Hallo ich habe eine aufgabe ein Java Programm zu schreiben.
Da programm muss folgendes können.

- ein Konto anlegen
- ein konto löschen
- guthaben überweisen
- wertpapieren kaufen und verkaufen
( geplant von mir : das schreiben der kontos in einer XML datei)
Mein plan sieht ungefähr so aus:

Starten des Programmes öffnet sich ein fenster mit 2 Buttons 
1 Button "ich besitze ein konto" 2 button "Neues Konto anlegen"
klick auf button 1
dan muss mein seine Konnto nummer angeben
danach wird eine tabelle geöffnet des kontos mit allen daten : konto stand und die wertpapieren mit der anzahl und deren wert 
darunter 2 botton 1 " wertpapiere verkauen" 2 button " wertpapiere kaufen" textfeld anzahl
 klicken auf button " neues konto anlegen" 
kommt neues feld konto nummer und den start betrag dann kommt man wieder auf die start seite.




Jetzt meine Frage ob mir einer helfen kann und mir ein paar ideen sagen kann mit beispieln oder so wäre echt nett bei fragen antworte ich natürlich  


Gruß hahaxd3


----------



## VfL_Freak (12. Mrz 2015)

Moin,



hahxd3 hat gesagt.:


> ..... bei fragen antworte ich natürlich


ok, erste Frage:
Wie sieht denn Dein Ansatz rsp. bisheriger Code aus ?? ueh:

Gruß Klaus


----------



## hahxd3 (12. Mrz 2015)

Bis her steht nur die Start seite mit denn 2 Bottons ;( 
ich weiß nicht wie es weiter gehen soll wie sich ein neues fenster öffnet ich ein einer xml datei sschreibe wie auch auslesen udnd und und ich bin ein großer noob


----------



## VfL_Freak (12. Mrz 2015)

Moin,



hahxd3 hat gesagt.:


> Bis her steht nur die Start seite mit denn 2 Bottons ;(
> ich weiß nicht wie es weiter gehen soll wie sich ein neues fenster öffnet ich ein einer xml datei sschreibe wie auch auslesen udnd und und ich bin ein großer noob


hmm, ohne einen Ansatz von Dir wird es schwierig ... fertigen Code wirst Du hier nicht bekommen!
Zudem kennen wir deinen Kenntnisstand nicht - denn so ganz ohne Vorkenntnisse (so klingt es zumindest - sorry!) wird's ohnehin problematisch!!

Mal ganz lax:
_Fenster öffnen:_ einen entsprechenden Dialog/Frame/Window etc. deklarieren und im Listener des gewünschten aufrufen/öffnen/sichtbar machen

Warum willst Du denn gleich mit XML-Dateien arbeiten ?
Ich würde mich ggf. erstmal an einfachen Textdateien versuchen (oder ist das eine Vorgabe??) ...

Gruß
Klaus


----------



## hahxd3 (12. Mrz 2015)

mit dem fertigen code war mir klar 
also mit dem xml dachte ich wäre eine einfache lösung 
also kann es es denn gleich aufgebeen D


----------



## VfL_Freak (12. Mrz 2015)

Ganz so schnell solltest Du nun auch aufgeben!
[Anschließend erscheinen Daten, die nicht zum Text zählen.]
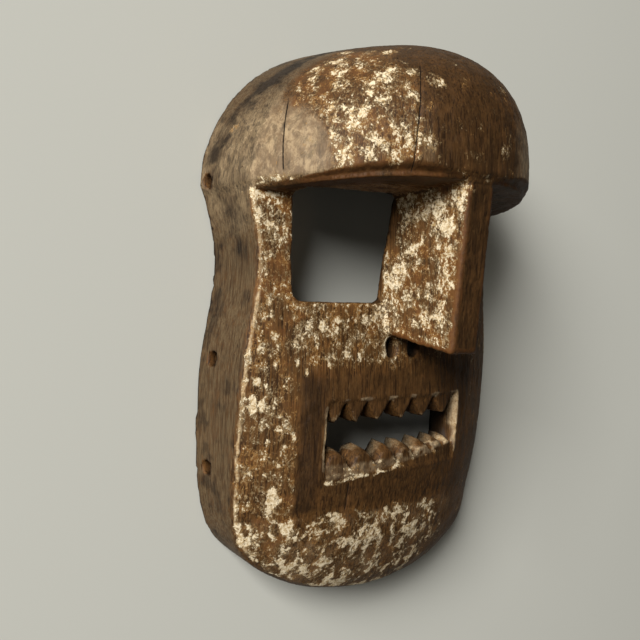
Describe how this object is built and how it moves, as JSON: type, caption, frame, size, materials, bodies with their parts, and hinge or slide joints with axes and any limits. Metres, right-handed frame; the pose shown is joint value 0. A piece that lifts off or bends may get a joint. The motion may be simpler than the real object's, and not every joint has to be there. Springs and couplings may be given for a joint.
{
  "type": "divination mask",
  "caption": "Carved wooden divination mask: domed overhanging brow, square eyes, tall fin nose and toothed mouth, hollow behind.",
  "frame": {"origin": "centre of the bounding box in plan, on the plane of the back rim that the mask lies on", "axes": "+X to the viewer's right, +Y up the face to the forehead, +Z out of the face"},
  "size_m": [0.2196, 0.336, 0.1185],
  "materials": {
    "wood": "old, dry and matt, with worn white clay on the face"
  },
  "bodies": {
    "root": {"mask": "wood"}
  },
  "joints": []
}
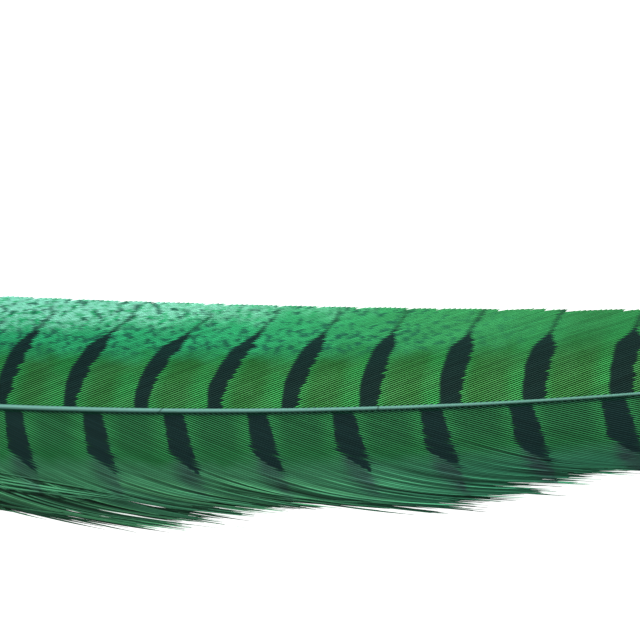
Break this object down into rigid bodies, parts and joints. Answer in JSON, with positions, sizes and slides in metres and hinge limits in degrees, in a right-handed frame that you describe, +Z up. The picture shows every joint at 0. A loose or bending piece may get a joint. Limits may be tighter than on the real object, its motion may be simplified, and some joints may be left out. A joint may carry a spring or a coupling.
{
  "type": "pheasant tail feather",
  "caption": "Long tapering tail feather with a bare quill, a bowed shaft, a firm outer vane that rolls down at its margin and an inner vane that ends in a loose fringe, lying on its underside.",
  "frame": {"origin": "on the surface the feather lies on, under the middle of its length and width", "axes": "+X along the feather from the quill to the tip, +Y towards the outer vane, +Z up through the feather's upper side"},
  "size_m": [0.3991, 0.0508, 0.0056],
  "materials": {
    "vane": "dyed green barbs with dark bars, matt with a soft sheen",
    "shaft": "dyed keratin, satin",
    "down": "dyed down, matt"
  },
  "bodies": {
    "root": {"feather": "vane"}
  },
  "joints": []
}
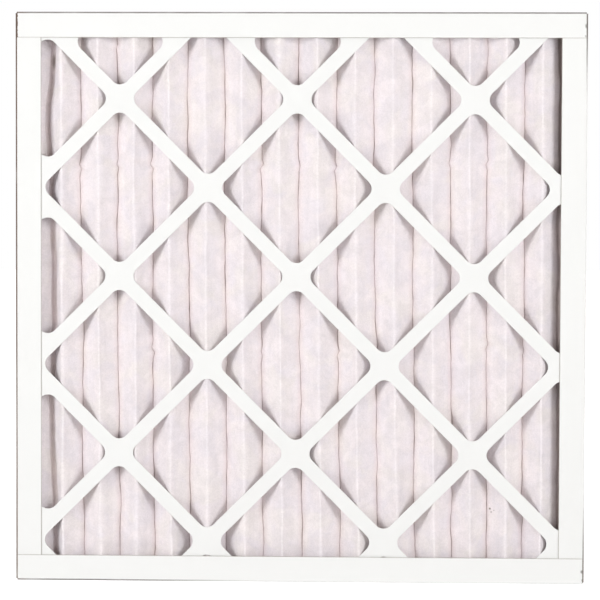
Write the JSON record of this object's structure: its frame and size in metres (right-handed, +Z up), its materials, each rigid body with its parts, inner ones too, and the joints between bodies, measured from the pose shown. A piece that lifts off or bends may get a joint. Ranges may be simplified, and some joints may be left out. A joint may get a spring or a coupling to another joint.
{
  "type": "pleated panel air filter",
  "caption": "Square flat panel filter: a pleated fibre sheet between die-cut diamond grids, in a frame of folded white board channels.",
  "frame": {"origin": "middle of the bottom edge that the panel stands on, midway between its two faces", "axes": "+X across the panel, to the right as its front is seen, +Y from the front face to the rear face, +Z up along the pleats"},
  "size_m": [0.4952, 0.019, 0.4953],
  "materials": {
    "frame_board": "matte",
    "grid_board": "matte",
    "filter_medium": "matte"
  },
  "bodies": {
    "root": {"top_channel": "frame_board", "bottom_channel": "frame_board", "left_channel": "frame_board", "right_channel": "frame_board", "front_grid": "grid_board", "rear_grid": "grid_board", "pleated_media": "filter_medium"}
  },
  "joints": []
}
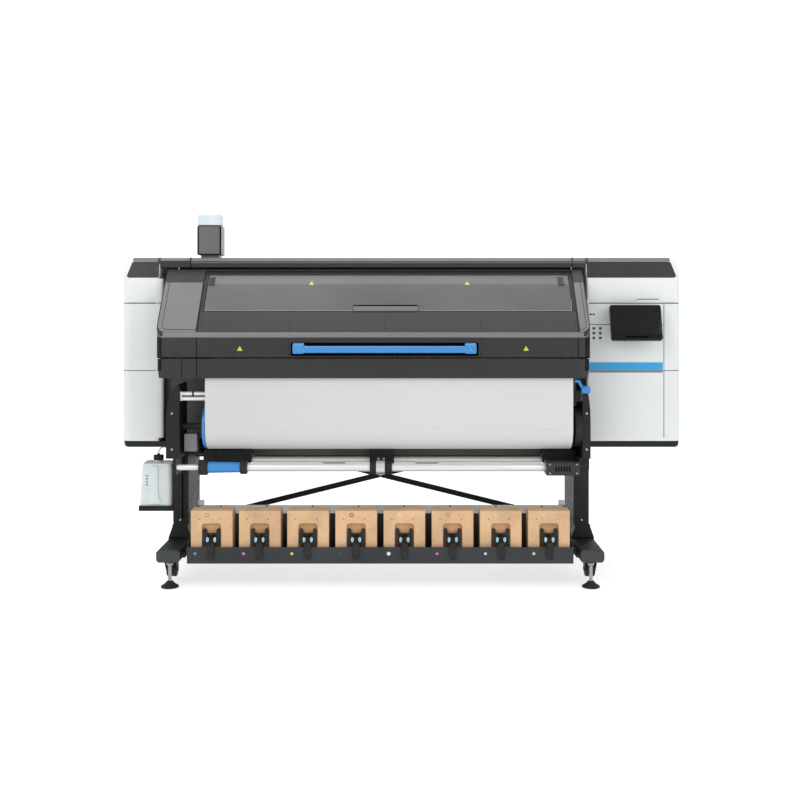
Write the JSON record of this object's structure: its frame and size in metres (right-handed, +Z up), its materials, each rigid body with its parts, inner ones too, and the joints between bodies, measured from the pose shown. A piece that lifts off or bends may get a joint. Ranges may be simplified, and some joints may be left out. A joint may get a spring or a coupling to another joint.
{
  "type": "printer cutter",
  "caption": "Wide-format roll printer and cutter on a wheeled stand, with a hinged front cover, media roll, take-up bar, ink rack and waste bottle.",
  "frame": {"origin": "on the floor, under the middle of the machine's bounding box", "axes": "+X to the operator's right along the media's width, +Y towards the machine's back, +Z up"},
  "size_m": [2.583, 0.852, 1.6653],
  "materials": {
    "panel_white": "fine-textured moulded plastic, cool white",
    "trim_dark": "dark grey textured plastic",
    "cover_grey": "charcoal textured plastic",
    "frame_black": "black powder coat",
    "beam_grey": "dark grey powder coat",
    "handle_blue": "satin blue plastic",
    "bright_metal": "anodised aluminium",
    "rubber_black": "matt black rubber",
    "smoked_clear": "smoked clear sheet",
    "cardboard": "brown corrugated board",
    "media_white": "matt white vinyl",
    "milky_plastic": "milky translucent plastic",
    "hose_white": "white flexible hose",
    "display_black": "gloss black"
  },
  "bodies": {
    "root": {"left_pod": "panel_white", "right_pod": "panel_white", "left_pod_lid": "panel_white", "rear_cover": "trim_dark", "take_up_motor": "trim_dark", "display_mount": "trim_dark", "beacon_stand": "trim_dark", "lower_fascia": "cover_grey", "left_foot_beam": "frame_black", "right_foot_beam": "frame_black", "left_column": "frame_black", "right_column": "frame_black", "rear_cross_beam": "frame_black", "cross_brace": "frame_black", "bottle_shelf": "frame_black", "base_frame": "frame_black", "front_cross_beam": "beam_grey", "ink_tray": "beam_grey", "chassis_beam": "beam_grey", "platen": "bright_metal", "carriage_rail": "bright_metal", "guide_bars": "bright_metal", "bottle_cap": "rubber_black", "ink_box_1": "cardboard", "ink_box_2": "cardboard", "ink_box_3": "cardboard", "ink_box_4": "cardboard", "ink_box_5": "cardboard", "ink_box_6": "cardboard", "ink_box_7": "cardboard", "ink_box_8": "cardboard", "media_web": "media_white", "waste_bottle": "milky_plastic", "beacon_lens": "milky_plastic", "drain_hose": "hose_white"},
    "front_cover": {"front_cover": "cover_grey", "front_handle": "handle_blue"},
    "window": {"window": "smoked_clear"},
    "right_pod_lid": {"right_pod_lid": "panel_white"},
    "carriage": {"carriage": "trim_dark"},
    "display": {"display_housing": "display_black"},
    "supply_roll": {"supply_spindle": "rubber_black", "media_roll": "media_white"},
    "take_up_bar": {"take_up_spindle": "bright_metal", "take_up_hub": "handle_blue"},
    "diverter_bar": {"diverter_bar": "bright_metal"},
    "spindle_lever": {"spindle_lever": "handle_blue"},
    "levelling_foot_front_left": {"levelling_foot_front_left": "rubber_black"},
    "caster_swivel_front_left": {"caster_fork_front_left": "frame_black"},
    "caster_wheel_front_left": {"caster_wheel_front_left": "rubber_black"},
    "levelling_foot_rear_left": {"levelling_foot_rear_left": "rubber_black"},
    "caster_swivel_rear_left": {"caster_fork_rear_left": "frame_black"},
    "caster_wheel_rear_left": {"caster_wheel_rear_left": "rubber_black"},
    "levelling_foot_front_right": {"levelling_foot_front_right": "rubber_black"},
    "caster_swivel_front_right": {"caster_fork_front_right": "frame_black"},
    "caster_wheel_front_right": {"caster_wheel_front_right": "rubber_black"},
    "levelling_foot_rear_right": {"levelling_foot_rear_right": "rubber_black"},
    "caster_swivel_rear_right": {"caster_fork_rear_right": "frame_black"},
    "caster_wheel_rear_right": {"caster_wheel_rear_right": "rubber_black"}
  },
  "joints": [
    {"name": "front_cover_hinge", "type": "hinge", "parent": "root", "child": "front_cover", "pos_m": [0, -0.114, 1.404], "axis": [-1, 0, 0], "range_deg": [0, 45]},
    {"name": "window_hinge", "type": "hinge", "parent": "front_cover", "child": "window", "pos_m": [0, -0.134, 1.377], "axis": [-1, 0, 0], "range_deg": [0, 70]},
    {"name": "right_lid_hinge", "type": "hinge", "parent": "root", "child": "right_pod_lid", "pos_m": [1.07, 0.33, 1.2463], "axis": [-1, 0, 0], "range_deg": [0, 60]},
    {"name": "carriage_slide", "type": "slide", "parent": "root", "child": "carriage", "axis": [1, 0, 0], "range_m": [-2.05, 0]},
    {"name": "display_tilt", "type": "hinge", "parent": "root", "child": "display", "pos_m": [1.068, -0.198, 1.11], "axis": [1, 0, 0], "range_deg": [-8, 25]},
    {"name": "supply_spin", "type": "hinge", "parent": "root", "child": "supply_roll", "pos_m": [0, -0.266, 0.695], "axis": [1, 0, 0], "continuous": true},
    {"name": "take_up_spin", "type": "hinge", "parent": "root", "child": "take_up_bar", "pos_m": [0, -0.33, 0.519], "axis": [1, 0, 0], "continuous": true},
    {"name": "diverter_spin", "type": "hinge", "parent": "root", "child": "diverter_bar", "pos_m": [0, -0.2, 0.535], "axis": [1, 0, 0], "continuous": true},
    {"name": "spindle_lever_hinge", "type": "hinge", "parent": "root", "child": "spindle_lever", "pos_m": [0.772, -0.362, 0.905], "axis": [-1, 0, 0], "range_deg": [0, 70]},
    {"name": "levelling_screw_front_left", "type": "slide", "parent": "root", "child": "levelling_foot_front_left", "axis": [0, 0, 1], "range_m": [-0.025, 0]},
    {"name": "caster_swivel_front_left", "type": "hinge", "parent": "root", "child": "caster_swivel_front_left", "pos_m": [-1.032, -0.28, 0.1], "axis": [0, 0, 1], "continuous": true},
    {"name": "caster_spin_front_left", "type": "hinge", "parent": "caster_swivel_front_left", "child": "caster_wheel_front_left", "pos_m": [-1.032, -0.262, 0.054], "axis": [1, 0, 0], "continuous": true},
    {"name": "levelling_screw_rear_left", "type": "slide", "parent": "root", "child": "levelling_foot_rear_left", "axis": [0, 0, 1], "range_m": [-0.025, 0]},
    {"name": "caster_swivel_rear_left", "type": "hinge", "parent": "root", "child": "caster_swivel_rear_left", "pos_m": [-1.032, 0.28, 0.1], "axis": [0, 0, 1], "continuous": true},
    {"name": "caster_spin_rear_left", "type": "hinge", "parent": "caster_swivel_rear_left", "child": "caster_wheel_rear_left", "pos_m": [-1.032, 0.298, 0.054], "axis": [1, 0, 0], "continuous": true},
    {"name": "levelling_screw_front_right", "type": "slide", "parent": "root", "child": "levelling_foot_front_right", "axis": [0, 0, 1], "range_m": [-0.025, 0]},
    {"name": "caster_swivel_front_right", "type": "hinge", "parent": "root", "child": "caster_swivel_front_right", "pos_m": [0.847, -0.28, 0.1], "axis": [0, 0, 1], "continuous": true},
    {"name": "caster_spin_front_right", "type": "hinge", "parent": "caster_swivel_front_right", "child": "caster_wheel_front_right", "pos_m": [0.847, -0.262, 0.054], "axis": [1, 0, 0], "continuous": true},
    {"name": "levelling_screw_rear_right", "type": "slide", "parent": "root", "child": "levelling_foot_rear_right", "axis": [0, 0, 1], "range_m": [-0.025, 0]},
    {"name": "caster_swivel_rear_right", "type": "hinge", "parent": "root", "child": "caster_swivel_rear_right", "pos_m": [0.847, 0.28, 0.1], "axis": [0, 0, 1], "continuous": true},
    {"name": "caster_spin_rear_right", "type": "hinge", "parent": "caster_swivel_rear_right", "child": "caster_wheel_rear_right", "pos_m": [0.847, 0.298, 0.054], "axis": [1, 0, 0], "continuous": true}
  ]
}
Beschrieb' erst die konkrete Aufgabenstellung.
Dann mach' Dir ein paar grundlegende Gedanken, wie die Struktur des ganzen ausschauen kann - welche Objekte brauchst (welche Fenster; was soll drin stehen; welche Button für welche Aktionen brauchst etc.)

Gruß Klaus


----------



## hahxd3 (12. Mrz 2015)

Aufgabe :
„In unserer Bank kann jeder Kunde höchstens ein Depot haben. Das Depot besteht aus Wertpapier-Einlagen. Eine Einlage erfasst, wann und zu welchem Kurs ein bestimmtes Wertpapier erworben wurde, und wieviel Stück gekauft wurden. Jedes Wertpapier hat eine ISIN als eindeutige Bezeichnung. Ein Wertpapier hat einen aktuellen Kurs.“

„Mit der neuen Software sollen Kunden angelegt werden können. Im Depot eines Kunden sollen Einlagen hinzugefügt (bei Wertpapierkauf) und entfernt (bei Verkauf) werden können. Für einen Kunden soll ein Depotauszug angezeigt werden können. Dieser besteht aus einer Liste der Wertpapiere mit ihrer Stückzahl, ihren Einkaufspreis und ihrem aktuellen Wert. Außerdem soll der Gesamt-Kaufpreis, der Gesamtwert und als Differenz der Gewinn angezeigt werden.“

Um die Depotverwaltungs-Software zu entwickeln, ist zunächst ein fachliches Klassenmodell zu entwerfen.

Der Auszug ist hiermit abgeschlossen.